- Items:
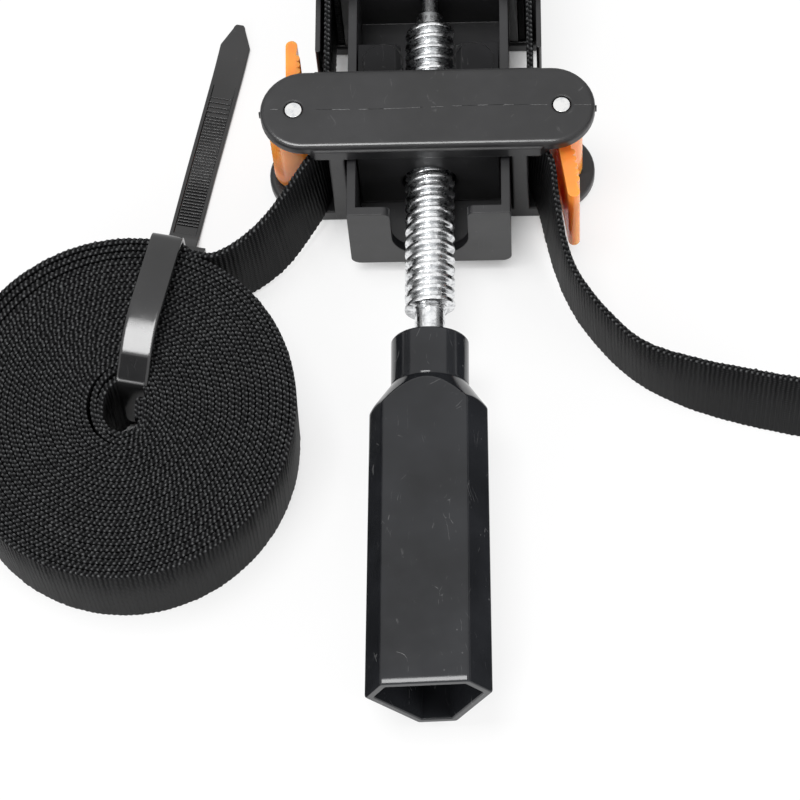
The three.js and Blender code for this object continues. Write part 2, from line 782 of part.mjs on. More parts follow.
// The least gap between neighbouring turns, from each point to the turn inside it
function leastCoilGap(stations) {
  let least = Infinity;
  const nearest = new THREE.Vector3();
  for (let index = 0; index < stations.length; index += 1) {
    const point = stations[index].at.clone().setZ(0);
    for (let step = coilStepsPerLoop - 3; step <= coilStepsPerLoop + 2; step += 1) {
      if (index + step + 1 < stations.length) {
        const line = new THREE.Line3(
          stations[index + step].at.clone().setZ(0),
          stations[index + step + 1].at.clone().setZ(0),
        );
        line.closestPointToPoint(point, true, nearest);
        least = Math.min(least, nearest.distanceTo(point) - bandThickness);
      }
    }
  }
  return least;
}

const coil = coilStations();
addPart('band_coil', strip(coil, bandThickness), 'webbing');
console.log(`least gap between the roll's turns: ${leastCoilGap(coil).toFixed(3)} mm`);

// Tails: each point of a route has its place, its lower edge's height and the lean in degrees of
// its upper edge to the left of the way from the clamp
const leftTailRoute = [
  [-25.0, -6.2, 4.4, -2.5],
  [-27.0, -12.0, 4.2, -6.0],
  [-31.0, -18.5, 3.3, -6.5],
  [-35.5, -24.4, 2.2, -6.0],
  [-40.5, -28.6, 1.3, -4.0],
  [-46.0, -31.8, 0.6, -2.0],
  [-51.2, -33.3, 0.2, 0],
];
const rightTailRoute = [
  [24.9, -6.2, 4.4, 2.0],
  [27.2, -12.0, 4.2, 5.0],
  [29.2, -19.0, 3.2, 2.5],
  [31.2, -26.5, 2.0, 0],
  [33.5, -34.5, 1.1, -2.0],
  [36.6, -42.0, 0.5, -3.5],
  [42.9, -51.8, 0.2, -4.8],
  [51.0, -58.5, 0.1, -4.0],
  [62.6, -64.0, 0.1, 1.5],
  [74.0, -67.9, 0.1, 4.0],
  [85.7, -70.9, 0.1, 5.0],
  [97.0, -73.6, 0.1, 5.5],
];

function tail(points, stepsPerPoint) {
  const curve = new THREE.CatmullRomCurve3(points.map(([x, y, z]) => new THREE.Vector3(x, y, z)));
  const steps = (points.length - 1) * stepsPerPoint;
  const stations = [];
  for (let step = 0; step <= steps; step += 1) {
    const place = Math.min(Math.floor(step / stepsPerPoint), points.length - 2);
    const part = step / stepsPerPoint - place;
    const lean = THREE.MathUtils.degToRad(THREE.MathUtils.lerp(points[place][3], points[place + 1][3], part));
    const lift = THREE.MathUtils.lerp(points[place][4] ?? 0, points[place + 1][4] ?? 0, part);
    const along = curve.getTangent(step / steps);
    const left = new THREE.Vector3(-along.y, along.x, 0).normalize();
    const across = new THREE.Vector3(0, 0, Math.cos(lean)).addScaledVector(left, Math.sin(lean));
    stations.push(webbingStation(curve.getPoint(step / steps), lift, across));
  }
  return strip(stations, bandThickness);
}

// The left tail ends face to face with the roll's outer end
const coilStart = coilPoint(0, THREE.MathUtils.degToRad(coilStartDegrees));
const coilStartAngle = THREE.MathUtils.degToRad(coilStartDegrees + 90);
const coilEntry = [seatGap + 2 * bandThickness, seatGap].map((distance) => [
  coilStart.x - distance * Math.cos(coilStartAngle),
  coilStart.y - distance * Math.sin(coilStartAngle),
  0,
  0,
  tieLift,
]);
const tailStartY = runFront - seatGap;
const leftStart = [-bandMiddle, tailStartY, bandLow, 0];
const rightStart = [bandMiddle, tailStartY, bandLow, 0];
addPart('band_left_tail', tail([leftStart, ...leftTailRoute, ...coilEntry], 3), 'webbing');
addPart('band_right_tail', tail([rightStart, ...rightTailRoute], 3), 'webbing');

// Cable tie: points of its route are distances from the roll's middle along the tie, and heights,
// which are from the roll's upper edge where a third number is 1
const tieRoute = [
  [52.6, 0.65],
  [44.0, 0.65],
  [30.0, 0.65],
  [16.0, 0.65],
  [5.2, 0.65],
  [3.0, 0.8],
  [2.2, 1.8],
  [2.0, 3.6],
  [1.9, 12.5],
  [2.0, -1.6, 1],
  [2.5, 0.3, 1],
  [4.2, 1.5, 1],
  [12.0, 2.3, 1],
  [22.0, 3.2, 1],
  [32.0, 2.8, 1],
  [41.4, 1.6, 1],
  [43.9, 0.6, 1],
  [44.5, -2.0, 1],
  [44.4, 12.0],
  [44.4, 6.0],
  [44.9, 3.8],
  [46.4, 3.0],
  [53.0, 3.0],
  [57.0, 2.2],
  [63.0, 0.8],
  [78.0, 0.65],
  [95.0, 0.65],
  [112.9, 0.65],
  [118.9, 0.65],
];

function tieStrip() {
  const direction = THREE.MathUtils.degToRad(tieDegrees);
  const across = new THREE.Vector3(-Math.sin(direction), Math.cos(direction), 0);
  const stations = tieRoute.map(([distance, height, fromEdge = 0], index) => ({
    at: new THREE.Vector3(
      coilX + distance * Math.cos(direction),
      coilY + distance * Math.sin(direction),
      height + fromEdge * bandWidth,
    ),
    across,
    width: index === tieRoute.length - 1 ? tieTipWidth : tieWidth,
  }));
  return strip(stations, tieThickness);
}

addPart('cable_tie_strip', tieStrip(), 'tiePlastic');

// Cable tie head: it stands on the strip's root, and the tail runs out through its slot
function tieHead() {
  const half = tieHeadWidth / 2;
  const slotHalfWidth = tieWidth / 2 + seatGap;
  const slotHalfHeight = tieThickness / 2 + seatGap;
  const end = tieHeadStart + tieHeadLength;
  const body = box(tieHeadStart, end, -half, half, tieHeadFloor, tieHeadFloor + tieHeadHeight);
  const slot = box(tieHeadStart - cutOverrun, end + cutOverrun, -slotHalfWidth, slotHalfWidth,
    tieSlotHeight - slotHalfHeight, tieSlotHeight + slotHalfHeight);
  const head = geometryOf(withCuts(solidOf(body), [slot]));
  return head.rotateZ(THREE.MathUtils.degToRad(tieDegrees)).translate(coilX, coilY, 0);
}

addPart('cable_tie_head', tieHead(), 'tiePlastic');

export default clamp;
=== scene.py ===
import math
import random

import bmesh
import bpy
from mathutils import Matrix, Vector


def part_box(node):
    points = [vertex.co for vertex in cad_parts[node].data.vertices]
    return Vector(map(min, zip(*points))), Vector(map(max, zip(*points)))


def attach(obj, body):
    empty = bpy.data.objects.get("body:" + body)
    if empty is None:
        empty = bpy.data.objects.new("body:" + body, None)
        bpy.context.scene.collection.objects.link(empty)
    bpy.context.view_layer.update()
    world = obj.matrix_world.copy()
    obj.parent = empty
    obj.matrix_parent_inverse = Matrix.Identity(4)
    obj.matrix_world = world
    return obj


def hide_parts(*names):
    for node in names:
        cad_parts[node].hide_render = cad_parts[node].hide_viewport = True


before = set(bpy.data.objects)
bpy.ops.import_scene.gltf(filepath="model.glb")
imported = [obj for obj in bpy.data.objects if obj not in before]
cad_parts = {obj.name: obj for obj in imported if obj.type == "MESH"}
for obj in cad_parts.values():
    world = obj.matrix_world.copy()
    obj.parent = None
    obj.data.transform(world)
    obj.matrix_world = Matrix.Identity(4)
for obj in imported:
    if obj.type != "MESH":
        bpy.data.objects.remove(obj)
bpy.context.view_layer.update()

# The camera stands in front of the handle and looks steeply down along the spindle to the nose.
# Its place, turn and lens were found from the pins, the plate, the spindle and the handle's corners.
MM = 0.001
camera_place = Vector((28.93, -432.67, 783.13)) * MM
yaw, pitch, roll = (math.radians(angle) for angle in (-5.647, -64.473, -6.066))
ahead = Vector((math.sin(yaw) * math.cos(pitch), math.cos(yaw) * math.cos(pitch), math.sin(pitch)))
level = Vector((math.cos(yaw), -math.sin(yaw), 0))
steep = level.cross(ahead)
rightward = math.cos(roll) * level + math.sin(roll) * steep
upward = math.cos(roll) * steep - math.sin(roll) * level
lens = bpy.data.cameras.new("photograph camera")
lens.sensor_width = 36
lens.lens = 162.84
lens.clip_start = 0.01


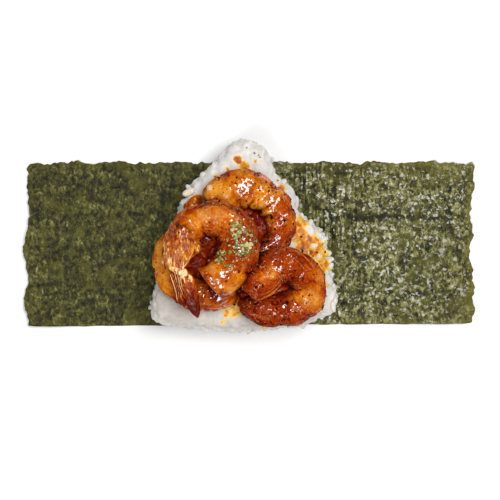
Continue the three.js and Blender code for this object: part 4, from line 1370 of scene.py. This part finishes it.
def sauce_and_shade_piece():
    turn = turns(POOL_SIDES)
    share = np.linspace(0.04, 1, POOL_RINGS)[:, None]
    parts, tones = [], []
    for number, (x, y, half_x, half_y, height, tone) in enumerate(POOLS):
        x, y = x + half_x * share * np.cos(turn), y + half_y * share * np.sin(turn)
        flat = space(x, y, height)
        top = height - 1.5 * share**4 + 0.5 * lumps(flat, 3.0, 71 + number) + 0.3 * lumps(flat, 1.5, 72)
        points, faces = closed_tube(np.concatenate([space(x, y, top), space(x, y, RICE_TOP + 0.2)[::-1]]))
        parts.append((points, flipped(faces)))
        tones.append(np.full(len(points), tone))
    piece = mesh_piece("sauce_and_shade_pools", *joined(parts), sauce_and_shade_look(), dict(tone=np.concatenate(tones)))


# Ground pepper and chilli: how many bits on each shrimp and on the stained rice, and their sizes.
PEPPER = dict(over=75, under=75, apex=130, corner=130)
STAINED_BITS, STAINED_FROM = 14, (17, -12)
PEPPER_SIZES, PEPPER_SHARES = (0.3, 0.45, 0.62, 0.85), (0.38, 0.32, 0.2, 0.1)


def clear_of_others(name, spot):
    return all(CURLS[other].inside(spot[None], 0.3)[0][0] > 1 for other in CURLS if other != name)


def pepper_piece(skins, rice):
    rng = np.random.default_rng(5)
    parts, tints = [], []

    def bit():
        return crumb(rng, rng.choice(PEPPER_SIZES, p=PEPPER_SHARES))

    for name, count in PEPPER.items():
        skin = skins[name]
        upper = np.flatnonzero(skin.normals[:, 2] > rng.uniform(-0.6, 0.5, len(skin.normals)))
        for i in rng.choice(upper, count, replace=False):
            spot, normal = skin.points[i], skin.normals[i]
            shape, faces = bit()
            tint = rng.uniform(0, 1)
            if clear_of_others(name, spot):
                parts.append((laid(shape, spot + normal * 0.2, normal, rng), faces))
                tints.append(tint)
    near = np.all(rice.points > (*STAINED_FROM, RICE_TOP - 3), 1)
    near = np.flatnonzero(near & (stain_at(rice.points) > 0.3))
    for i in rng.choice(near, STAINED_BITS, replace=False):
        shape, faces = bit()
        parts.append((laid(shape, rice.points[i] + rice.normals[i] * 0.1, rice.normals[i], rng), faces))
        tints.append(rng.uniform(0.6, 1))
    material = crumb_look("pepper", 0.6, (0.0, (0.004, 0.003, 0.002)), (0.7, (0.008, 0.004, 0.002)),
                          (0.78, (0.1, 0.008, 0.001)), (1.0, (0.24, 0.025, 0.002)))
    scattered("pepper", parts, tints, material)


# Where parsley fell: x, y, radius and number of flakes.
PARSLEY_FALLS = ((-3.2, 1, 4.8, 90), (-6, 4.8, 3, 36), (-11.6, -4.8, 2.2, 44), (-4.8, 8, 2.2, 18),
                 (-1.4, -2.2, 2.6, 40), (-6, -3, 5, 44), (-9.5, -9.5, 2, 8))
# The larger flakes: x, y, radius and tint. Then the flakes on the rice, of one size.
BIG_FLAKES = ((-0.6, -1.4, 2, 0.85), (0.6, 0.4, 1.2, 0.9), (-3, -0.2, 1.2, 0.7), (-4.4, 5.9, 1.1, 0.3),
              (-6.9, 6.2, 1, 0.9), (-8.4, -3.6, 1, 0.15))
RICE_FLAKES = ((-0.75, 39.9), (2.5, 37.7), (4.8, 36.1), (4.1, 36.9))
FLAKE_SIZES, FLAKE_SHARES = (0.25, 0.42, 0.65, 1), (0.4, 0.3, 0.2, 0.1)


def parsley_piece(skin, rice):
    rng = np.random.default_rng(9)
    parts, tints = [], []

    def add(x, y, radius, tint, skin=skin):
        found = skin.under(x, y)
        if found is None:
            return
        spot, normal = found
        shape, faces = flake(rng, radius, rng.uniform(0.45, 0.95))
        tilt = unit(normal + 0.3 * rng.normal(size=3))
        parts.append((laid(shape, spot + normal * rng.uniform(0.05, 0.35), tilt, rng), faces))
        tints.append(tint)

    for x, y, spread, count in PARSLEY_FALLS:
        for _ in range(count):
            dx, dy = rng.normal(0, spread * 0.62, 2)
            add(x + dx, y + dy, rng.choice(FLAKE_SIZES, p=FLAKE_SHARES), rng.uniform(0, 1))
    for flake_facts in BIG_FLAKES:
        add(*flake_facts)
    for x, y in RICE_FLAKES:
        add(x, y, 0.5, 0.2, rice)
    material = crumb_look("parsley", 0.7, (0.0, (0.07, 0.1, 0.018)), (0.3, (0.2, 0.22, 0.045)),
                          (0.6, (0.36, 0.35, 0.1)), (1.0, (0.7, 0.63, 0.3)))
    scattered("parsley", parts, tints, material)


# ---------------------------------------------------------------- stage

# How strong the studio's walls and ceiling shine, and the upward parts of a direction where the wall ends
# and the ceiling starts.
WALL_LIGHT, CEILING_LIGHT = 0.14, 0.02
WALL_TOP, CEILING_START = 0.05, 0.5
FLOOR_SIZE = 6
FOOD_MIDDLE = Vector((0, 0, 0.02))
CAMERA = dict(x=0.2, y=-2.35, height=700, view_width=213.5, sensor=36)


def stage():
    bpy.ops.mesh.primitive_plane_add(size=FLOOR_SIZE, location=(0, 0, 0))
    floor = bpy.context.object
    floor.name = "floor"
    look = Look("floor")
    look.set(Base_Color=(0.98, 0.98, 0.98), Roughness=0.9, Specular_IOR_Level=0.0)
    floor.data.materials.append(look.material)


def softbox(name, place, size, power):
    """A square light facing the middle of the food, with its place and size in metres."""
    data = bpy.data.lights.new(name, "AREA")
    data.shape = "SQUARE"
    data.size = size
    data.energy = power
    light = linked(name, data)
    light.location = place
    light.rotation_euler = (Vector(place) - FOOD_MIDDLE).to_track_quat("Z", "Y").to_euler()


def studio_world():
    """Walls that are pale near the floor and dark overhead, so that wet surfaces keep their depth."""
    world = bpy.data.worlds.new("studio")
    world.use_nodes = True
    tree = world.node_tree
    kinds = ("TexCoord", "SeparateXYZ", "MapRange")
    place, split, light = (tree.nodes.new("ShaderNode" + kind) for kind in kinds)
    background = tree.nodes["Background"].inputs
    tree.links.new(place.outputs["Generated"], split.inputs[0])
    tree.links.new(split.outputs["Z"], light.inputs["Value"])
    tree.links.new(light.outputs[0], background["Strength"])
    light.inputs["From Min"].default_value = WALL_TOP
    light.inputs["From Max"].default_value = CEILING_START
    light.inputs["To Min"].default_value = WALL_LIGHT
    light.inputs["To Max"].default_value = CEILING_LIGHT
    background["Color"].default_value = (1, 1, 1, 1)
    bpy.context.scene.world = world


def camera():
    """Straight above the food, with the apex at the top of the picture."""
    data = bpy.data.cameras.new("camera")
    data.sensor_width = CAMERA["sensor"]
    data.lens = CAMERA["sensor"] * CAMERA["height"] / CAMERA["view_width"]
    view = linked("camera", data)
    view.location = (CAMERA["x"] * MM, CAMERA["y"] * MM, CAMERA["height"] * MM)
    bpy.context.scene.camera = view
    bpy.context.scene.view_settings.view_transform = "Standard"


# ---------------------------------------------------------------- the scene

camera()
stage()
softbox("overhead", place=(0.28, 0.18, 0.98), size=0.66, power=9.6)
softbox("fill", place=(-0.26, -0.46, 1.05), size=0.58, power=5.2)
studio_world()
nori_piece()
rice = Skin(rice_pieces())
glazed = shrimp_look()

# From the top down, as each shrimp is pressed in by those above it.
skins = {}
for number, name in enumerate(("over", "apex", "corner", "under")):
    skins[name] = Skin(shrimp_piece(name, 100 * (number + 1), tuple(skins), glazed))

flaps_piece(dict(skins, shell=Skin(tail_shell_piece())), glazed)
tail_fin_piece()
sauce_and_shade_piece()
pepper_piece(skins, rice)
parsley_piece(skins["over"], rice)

- Exercise aim:
Output exactly one stretch of the listing: from the line containing "through its slot" through the line containing "bpy.data.objects.remove(obj)", both end lines included.

- Answer to the problem:
// Cable tie head: it stands on the strip's root, and the tail runs out through its slot
function tieHead() {
  const half = tieHeadWidth / 2;
  const slotHalfWidth = tieWidth / 2 + seatGap;
  const slotHalfHeight = tieThickness / 2 + seatGap;
  const end = tieHeadStart + tieHeadLength;
  const body = box(tieHeadStart, end, -half, half, tieHeadFloor, tieHeadFloor + tieHeadHeight);
  const slot = box(tieHeadStart - cutOverrun, end + cutOverrun, -slotHalfWidth, slotHalfWidth,
    tieSlotHeight - slotHalfHeight, tieSlotHeight + slotHalfHeight);
  const head = geometryOf(withCuts(solidOf(body), [slot]));
  return head.rotateZ(THREE.MathUtils.degToRad(tieDegrees)).translate(coilX, coilY, 0);
}

addPart('cable_tie_head', tieHead(), 'tiePlastic');

export default clamp;
=== scene.py ===
import math
import random

import bmesh
import bpy
from mathutils import Matrix, Vector


def part_box(node):
    points = [vertex.co for vertex in cad_parts[node].data.vertices]
    return Vector(map(min, zip(*points))), Vector(map(max, zip(*points)))


def attach(obj, body):
    empty = bpy.data.objects.get("body:" + body)
    if empty is None:
        empty = bpy.data.objects.new("body:" + body, None)
        bpy.context.scene.collection.objects.link(empty)
    bpy.context.view_layer.update()
    world = obj.matrix_world.copy()
    obj.parent = empty
    obj.matrix_parent_inverse = Matrix.Identity(4)
    obj.matrix_world = world
    return obj


def hide_parts(*names):
    for node in names:
        cad_parts[node].hide_render = cad_parts[node].hide_viewport = True


before = set(bpy.data.objects)
bpy.ops.import_scene.gltf(filepath="model.glb")
imported = [obj for obj in bpy.data.objects if obj not in before]
cad_parts = {obj.name: obj for obj in imported if obj.type == "MESH"}
for obj in cad_parts.values():
    world = obj.matrix_world.copy()
    obj.parent = None
    obj.data.transform(world)
    obj.matrix_world = Matrix.Identity(4)
for obj in imported:
    if obj.type != "MESH":
        bpy.data.objects.remove(obj)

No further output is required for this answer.